The Listening Room, 1952 by Rene Magritte

The Listening Room, 1952 by Rene Magritte
The Listening Room, 1952 by Rene Magritte

The apple is one of the most frequent and recognizable of Magritte's motifs, appearing in various guises such as a floating orb in the sky, a masked entity, and perhaps most famously hiding the face of a man wearing a bowler hat. The ambiguity of its role in the present scene invites the viewer to contemplate possible interpretations without ever offering a definitive meaning, sustaining a sense of enigma that the painter prized above all else.

For Magritte, the apple came to symbolize this perpetual tension between the hidden and visible, and he even used it to obscure his own visage in some of his self-portraits. The painter stated:

Those of my pictures that show very familiar objects, an apple, for example, pose questions. We no longer understand when we look at an apple; its mysterious quality has thus been evoked. In a recent painting, I have shown an apple in front of a person's face At least it partially hides the face. Well then, here we have the apparent visible, the apple, hiding the hidden visible, the person's face. This process occurs endlessly. Each thing we see hides another, we always want to see what is being hidden by what we see. There is an interest in what is hidden and what the visible does not show us. This interest can take the form of a fairly intense feeling, a kind of contest, I could say, between the hidden visible and apparent visible". Suzi Gablik suggests that "Magritte's paintings are a systematic attempt to disrupt any dogmatic view of the physical world. By means of the interference of conceptual paradox, he causes ordinary phenomena to inherit extraordinary and improbably conclusions. What happens in Magritte's paintings is, roughly speaking, the opposite of what the trained mind is accustomed to expect. His pictures disturb the elaborate compromise that exists between the mind and life. In Magritte's paintings, the world's haphazard state of consciousness is transformed into a single will"

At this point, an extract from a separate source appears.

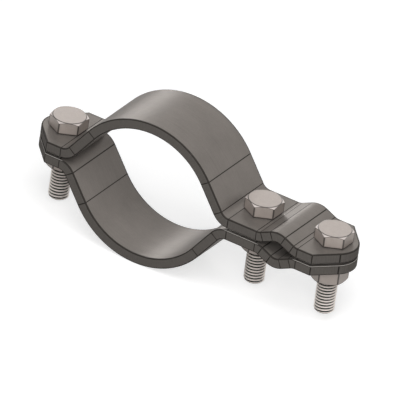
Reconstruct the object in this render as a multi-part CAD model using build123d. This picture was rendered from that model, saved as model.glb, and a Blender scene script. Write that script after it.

Magritte's transformation of a humble apple into an impressive boulder also reflects the enduring impact of the Italian painter Giorgio de Chirico's pittura metafisica on his oeuvre. De Chirico's images such as Le Chant d'amour, 1914, which was a seminal discovery for Magritte during the early years of his career, portrays inconsequential objects such as a ball or a glove as monumental symbols with mysterious and ultimately indeterminate import. Similarly, Magritte confers the qualities associated with rocks, such as heaviness and immobility, to the apple, creating a seemingly permanent monument to what is ordinarily a highly perishable foodstuff.